WORK TO COMPLETE. Of the lines in this listing, how many contain the word "that"? Give the number and nothing else.

INFORMATION SHOWN.
____________________
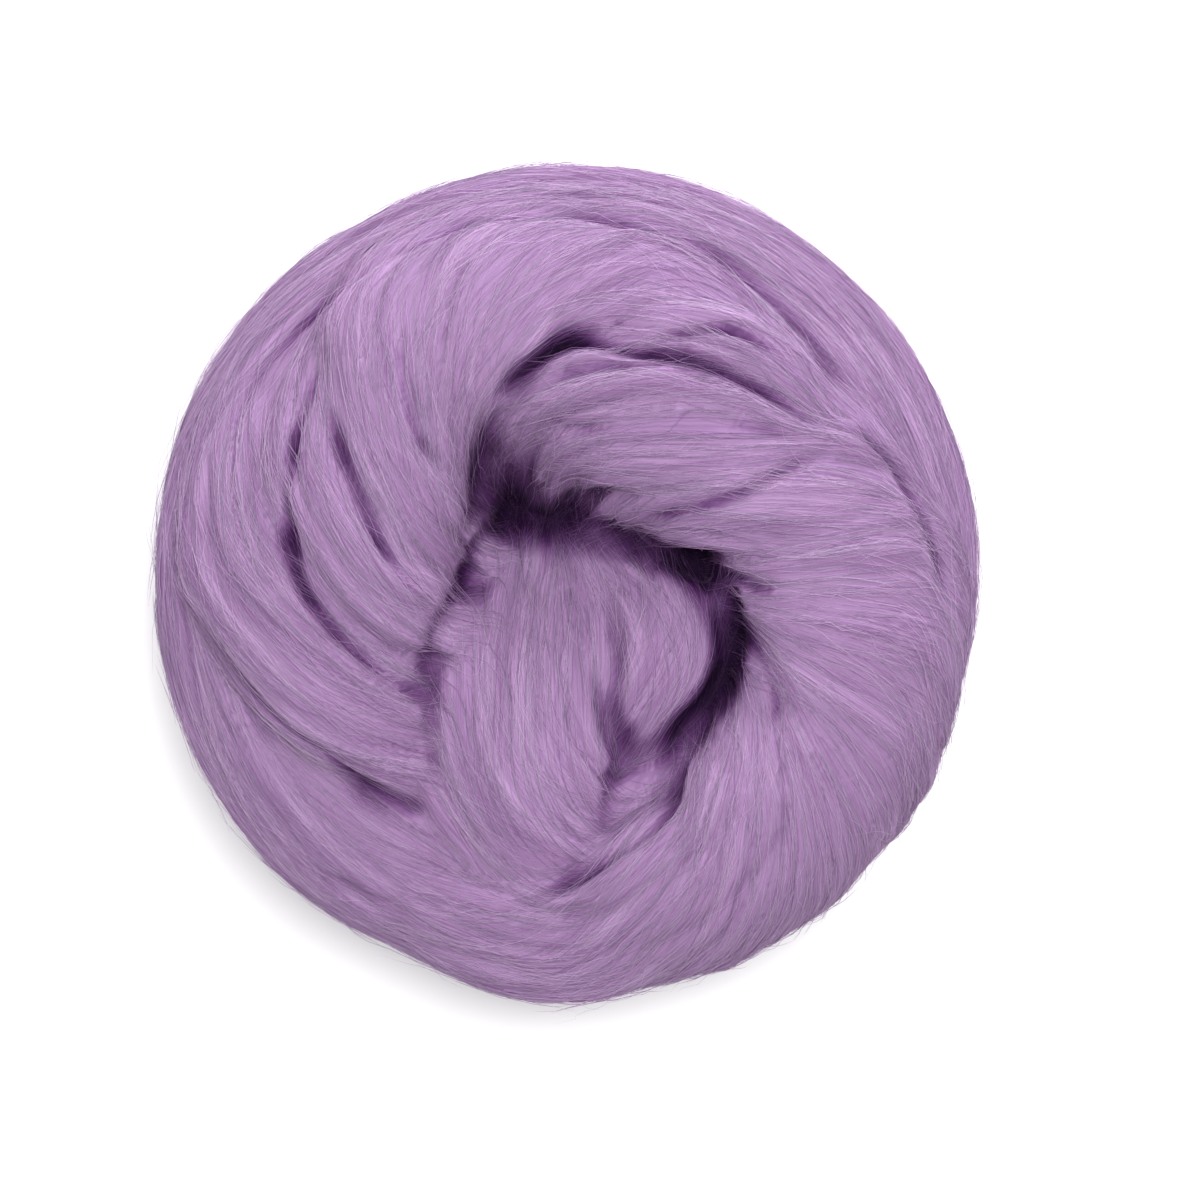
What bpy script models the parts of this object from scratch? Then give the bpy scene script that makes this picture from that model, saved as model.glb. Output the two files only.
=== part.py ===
"""A hand-wound ball of combed wool roving, lying on a table.

One long rope of roving, about 28 mm wide, is wound twice round the ball's side.
Its last turn lies on top as a twisted ring, whose locks climb over the rim and
turn inwards to the hollow in the middle. The end of the rope comes out of that
hollow as a bent lobe with a small curled tip, and dives back into it.

The wool clings to itself, so the ball is one solid. It is modelled as
overlapping locks, each a loft along its own curve, which are joined into one skin.
The tables are in millimetres. Bearings are in degrees, anticlockwise from +X seen
from above. The origin is on the table, under the middle of the ball.
"""

import math
from collections import namedtuple

import bpy
import numpy as np
from mathutils import Matrix

MM = 0.001

# The ball's driving sizes.
RIM_RADIUS = 59.0        # how far out the twisted ring's skin reaches, at its widest level
RIM_HEIGHT = 35.0        # that level
CREST_HEIGHT = 63.0      # top of the twisted ring over the table
CREST_RADIUS = 27.0      # the crest lies this far from the ball's middle
RING_RADIUS = 33.0       # circle that the twisted ring turns about
RING_HEIGHT = 36.0
RING_EAST = -2.5         # the ring sits a little off the side turns
RING_NORTH = -2.0
INNER_FALL = 6.0         # the ring's skin falls this far from the crest to the middle

# A lock goes on out of sight before its rim station and beyond its end station.
RIM_SINK = 8.5           # its middle lies this far under the ring's skin at the rim
FOOT_INSET = 3.0
FOOT_SHARE = 0.8         # of the lock's size at the rim
END_DEPTH = 0.9          # of the lock's thickness
TUCK_DROP = 13.0
TUCK_INSET = 7.0
TUCK_TURN = 0.4          # share of its own turn from the top to the end
TUCK_SHARE = 0.7         # of the lock's size at the end

# One row for each lock of the twisted ring. A lock rises at its rim station, crosses
# the ring at its top station and dives into the hollow at its end station. Each station
# has a bearing and a radius, and the lock passes over the crest halfway between the
# last two. Its foot is lead degrees before the rim station and drop lower. wide_* are
# its full widths, deep its full thickness and lift its rise over the ring's skin.
Lock = namedtuple(
    "Lock",
    "name lead drop rim_deg rim_r top_deg top_r end_deg end_r end_z wide_rim wide_top wide_end deep lift",
)
LOCKS = [
    Lock("crown_left", 36, 14, 94, 52.0, 119, 40.5, 152, 18.0, 46, 23, 23, 15, 15, 0.0),
    Lock("crown_mid", 34, 14, 74, 50.5, 101, 41.0, 130, 24.5, 47, 22, 25, 16, 15, 0.0),
    Lock("crown_inner", 22, 14, 66, 44.0, 92, 38.5, 116, 28.0, 46, 16, 18, 13, 14, 0.0),
    Lock("crown_right", 28, 14, 50, 49.5, 73, 43.5, 98, 34.0, 50, 18, 21, 13, 14, 0.0),
    Lock("ridge_outer", 8, 10, 30, 45.0, 54, 40.5, 87, 34.0, 53, 6, 10, 6, 10, 0.5),
    Lock("ridge_bright", 10, 10, 27, 44.0, 60, 31.5, 118, 21.5, 50, 8, 14, 11, 13, 1.0),
    Lock("ridge_inner", 10, 10, 25, 43.5, 47, 25.5, 100, 15.5, 46, 9, 17, 10, 14, 0.5),
    Lock("shoulder_upper", 14, 12, 10, 53.0, 20, 34.5, 48, 11.0, 46, 22, 24, 13, 15, 0.0),
    Lock("shoulder_lower", 14, 13, 357, 56.0, 4, 39.5, 5, 22.0, 47, 25, 24, 14, 15, -0.5),
    Lock("fan_upper", 16, 13, 346, 56.5, 350, 41.5, 353, 26.0, 46, 26, 23, 13, 16, -0.5),
    Lock("fan_middle", 18, 13, 330, 58.0, 336, 43.5, 343, 27.5, 45, 28, 25, 13, 16, -0.5),
    Lock("fan_lower", 20, 13, 314, 58.0, 322, 45.0, 335, 30.5, 45, 28, 24, 12, 16, -0.5),
    Lock("arm_inner", 22, 13, 299, 58.0, 309, 46.0, 326, 31.0, 44, 28, 24, 13, 16, 0.0),
    Lock("arm_middle", 24, 13, 280, 57.5, 297, 46.0, 320, 30.5, 44, 28, 24, 13, 16, 0.5),
    Lock("arm_outer", 30, 12, 240, 56.0, 277, 47.5, 305, 32.5, 45, 11, 21, 13, 15, 0.0),
    Lock("sweep_wide", 36, 14, 146, 54.0, 178, 42.5, 230, 31.0, 47, 14, 18, 17, 15, 0.0),
    Lock("sweep_bright", 34, 14, 132, 49.5, 156, 35.5, 210, 20.5, 47, 10, 13, 13, 15, 0.0),
    Lock("sweep_high", 32, 14, 114, 50.0, 137, 35.0, 168, 16.5, 46, 14, 15, 13, 15, 0.0),
]

# The turns of rope round the side, with a row for each section's middle and size. The
# last one is hidden wool that carries the locks where they cross the rim.
Section = namedtuple("Section", "bearing radius height wide deep")
SIDE_LOW = [
    Section(150, 38.0, 20, 22, 20),
    Section(200, 42.0, 24, 27, 27),
    Section(270, 43.0, 25, 28, 28),
    Section(340, 43.0, 26, 28, 29),
    Section(410, 43.5, 27, 28, 29),
    Section(480, 43.5, 27, 28, 29),
    Section(550, 43.0, 26, 27, 28),
    Section(600, 38.0, 24, 22, 22),
]
SIDE_HIGH = [
    Section(290, 34.0, 32, 18, 16),
    Section(330, 40.0, 36, 22, 24),
    Section(375, 41.0, 39, 22, 25),
    Section(420, 40.5, 40, 22, 26),
    Section(470, 41.0, 40, 22, 27),
    Section(520, 43.0, 40, 23, 27),
    Section(565, 45.0, 41, 25, 23),
    Section(600, 46.5, 40, 25, 20),
    Section(625, 46.5, 37, 22, 18),
    Section(650, 43.0, 32, 16, 14),
]
RIM_PAD = [
    Section(270, 40.0, 40, 16, 16),
    Section(290, 43.0, 43, 23, 21),
    Section(315, 43.5, 43.5, 24, 23),
    Section(345, 43.5, 43.5, 24, 22),
    Section(370, 42.0, 43.5, 23, 20),
    Section(395, 39.0, 44, 21, 18),
    Section(430, 39.0, 44.5, 20, 19),
    Section(465, 39.0, 45, 20, 19),
    Section(500, 39.5, 45, 20, 19),
    Section(540, 41.0, 44, 19, 19),
    Section(570, 40.0, 42, 14, 14),
]
TURN_RINGS = 120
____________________
FULL SOLUTION. 5